Risk Category Grade Justification
Supply Risk Medium Market is concentrated among 3-4 major players. A rapid increase in global drilling activity could strain the availability of experienced crews and advanced logging units.
Price Volatility High Day rates are directly exposed to oil & gas price cycles and associated drilling activity. Budgets must account for potential 20-30% rate swings in a 12-month period.
ESG Scrutiny Medium As an integral part of fossil fuel extraction, the service faces scrutiny regarding waste handling (cuttings, fluids) and rig-site emissions. Suppliers with strong ESG reporting are preferred.
Geopolitical Risk High Demand is heavily weighted towards regions prone to political instability (e.g., Middle East, West Africa), which can disrupt operations and create supply chain chokepoints.
Technology Obsolescence Medium While basic logging is mature, the value is shifting to data analytics. Suppliers failing to invest in AI, machine learning, and remote operations risk becoming obsolete for high-value wells.

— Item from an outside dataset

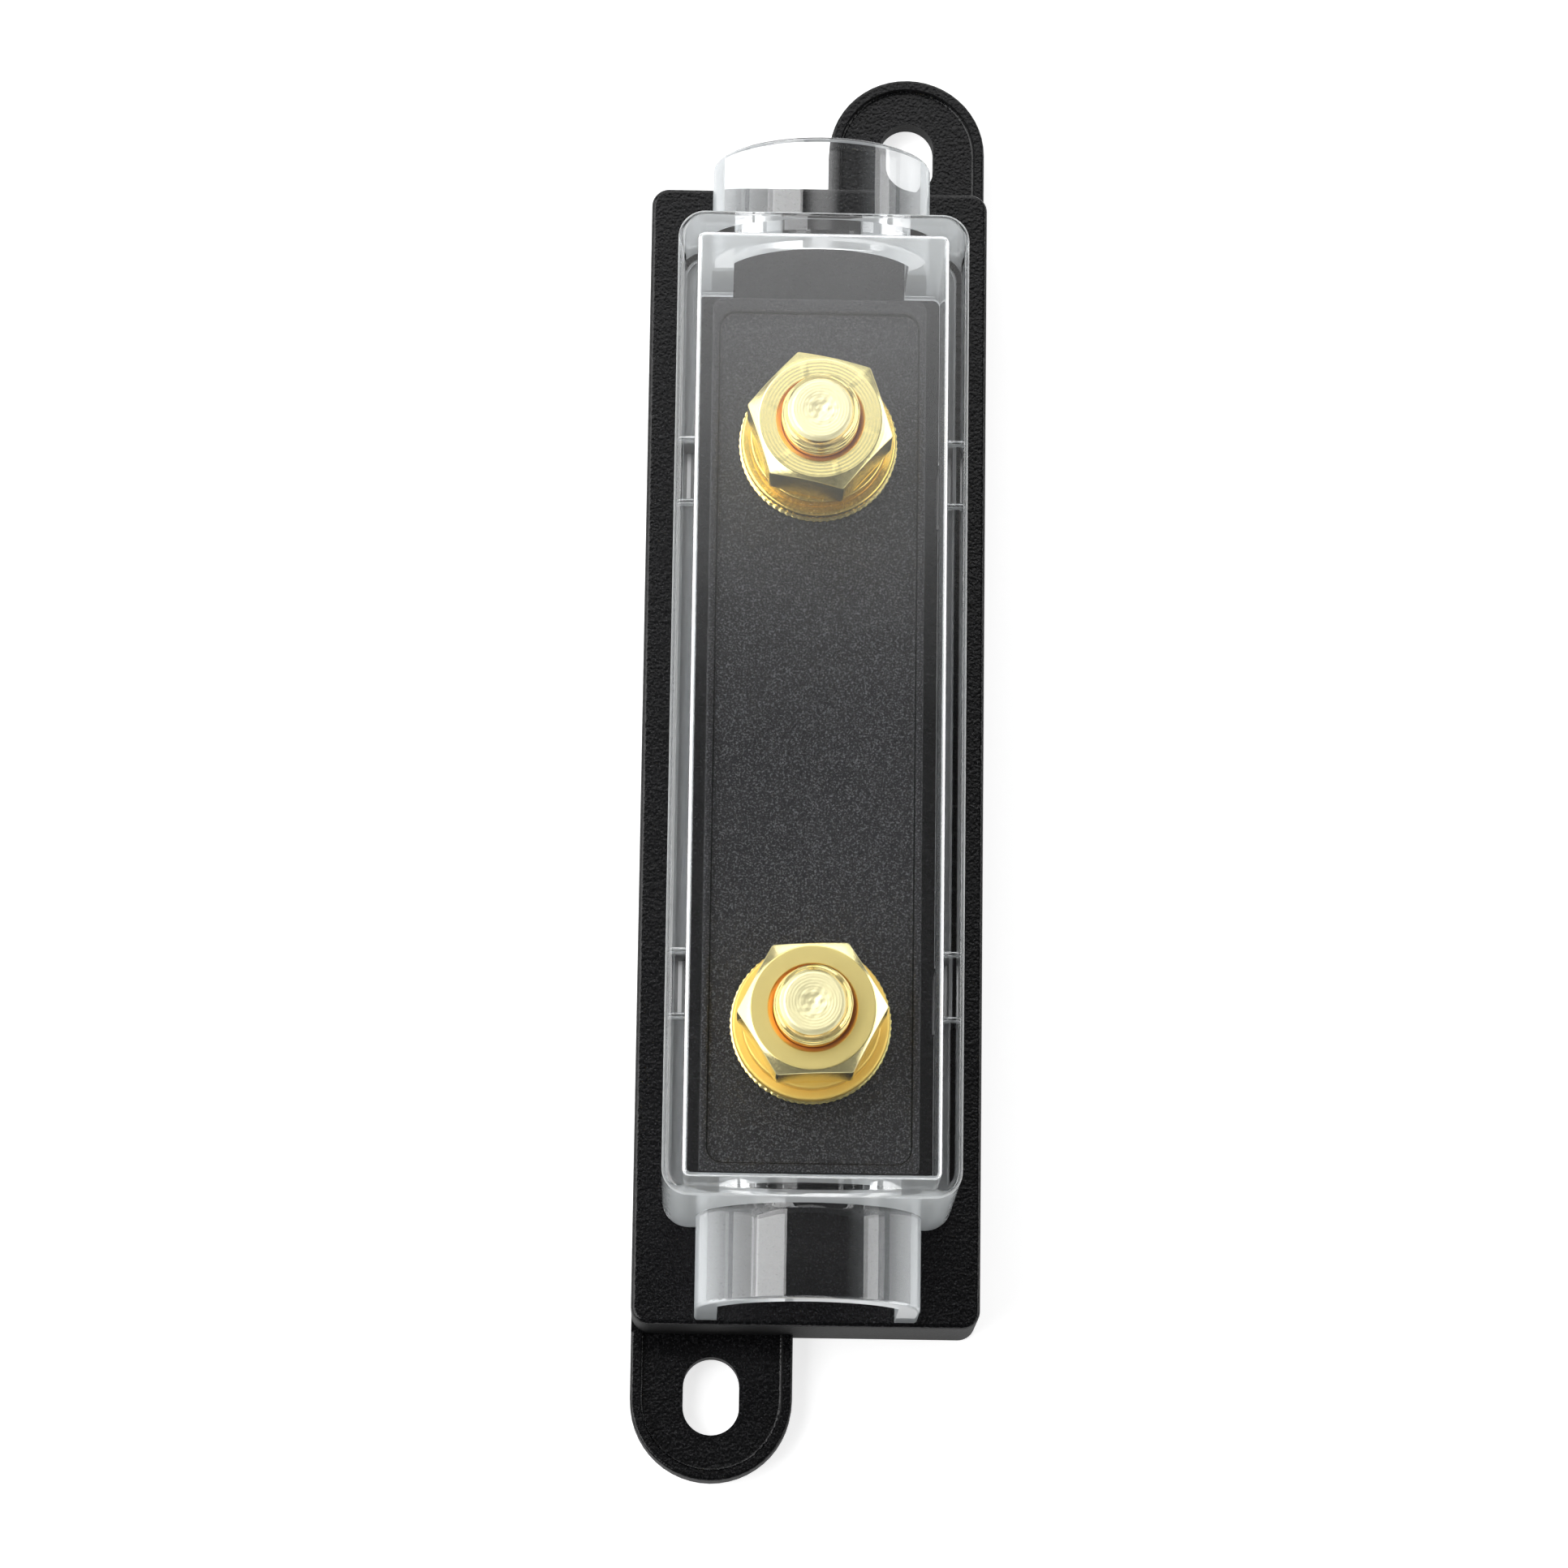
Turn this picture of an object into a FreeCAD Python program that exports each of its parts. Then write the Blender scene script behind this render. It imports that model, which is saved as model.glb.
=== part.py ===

Actionable Sourcing Recommendations

  1. Unbundle for Standard Wells. For routine development wells in established fields, issue separate tenders for mud logging rather than accepting it as a pass-through in an integrated drilling contract. Engage regional, independent suppliers to create competitive tension against the Tier 1 incumbents. This strategy can reduce day-rate costs by an estimated 15-20% by eliminating bundled premiums.

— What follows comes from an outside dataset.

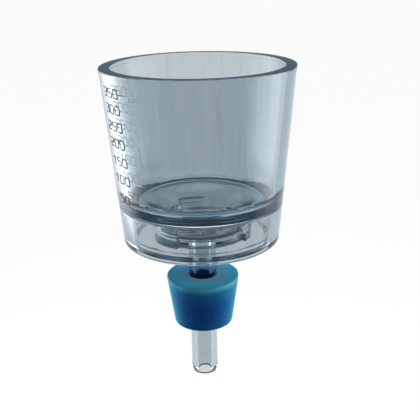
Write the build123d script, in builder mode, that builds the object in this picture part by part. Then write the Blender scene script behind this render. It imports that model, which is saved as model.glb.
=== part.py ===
from build123d import *
from math import cos, radians, sin, tan
import os

# Vacuum filtration unit: a graduated funnel that locks with a quarter-turn bayonet onto a filter
# base, whose stem carries a tapered stopper for the neck of a vacuum flask. Millimetres, +Z up.
# The origin is on the axis at half the height of the stopper, where a flask neck grips it.

# ---------------------------------------------------------------- driving dimensions
# Stopper, a plain No. 8
stopper_top_diameter = 41.0
stopper_bottom_diameter = 33.0
stopper_height = 28.5
stopper_edge_chamfer = 0.6

# Stem
stem_diameter = 15.2
stem_bore_diameter = 8.0
stem_gap = 23.35  # bare stem between the stopper and the foot of the funnel's skirt
stem_tail = 33.6  # bare stem below the stopper
stem_edge_chamfer = 0.4
stem_root_radius = 2.0

# Funnel: outer cone and rim
funnel_height = 94.75
foot_radius = 42.9
rim_radius = 51.0
cup_wall = 5.9
skirt_wall = 5.5
foot_edge_radius = 1.4
rim_edge_chamfer = 0.5
rim_band_height = 2.75
rim_band_step = 0.25

# Funnel: floor, well and neck, heights above the foot of the skirt
floor_underside = 20.9
floor_thickness = 2.8
floor_fillet = 7.5
well_diameter = 41.0
well_mouth_radius = 10.5
neck_diameter = 49.0
neck_root_radius = 7.0
skirt_corner_radius = 1.5
neck_seat_gap = 0.4  # the neck's end face above the membrane seat, taken up by the seal

# Face seal in the end of the neck, halfway between the well and the outside of the neck
seal_section = 2.2
seal_side_clearance = 0.1
seal_roof_clearance = 0.1
seal_standoff = 0.05  # the seal above the membrane seat, room for the membrane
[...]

  2. Pilot Performance-Based Contracts for Complex Wells. For critical exploration or deepwater wells, partner with a Tier 1 supplier to pilot a contract with a performance component. Tie 10-15% of the service fee to measurable KPIs like accurate formation-top identification or contributing to a reduction in non-productive time (NPT). This shifts the focus from cost-per-day to value-per-well and incentivizes the use of advanced analytics.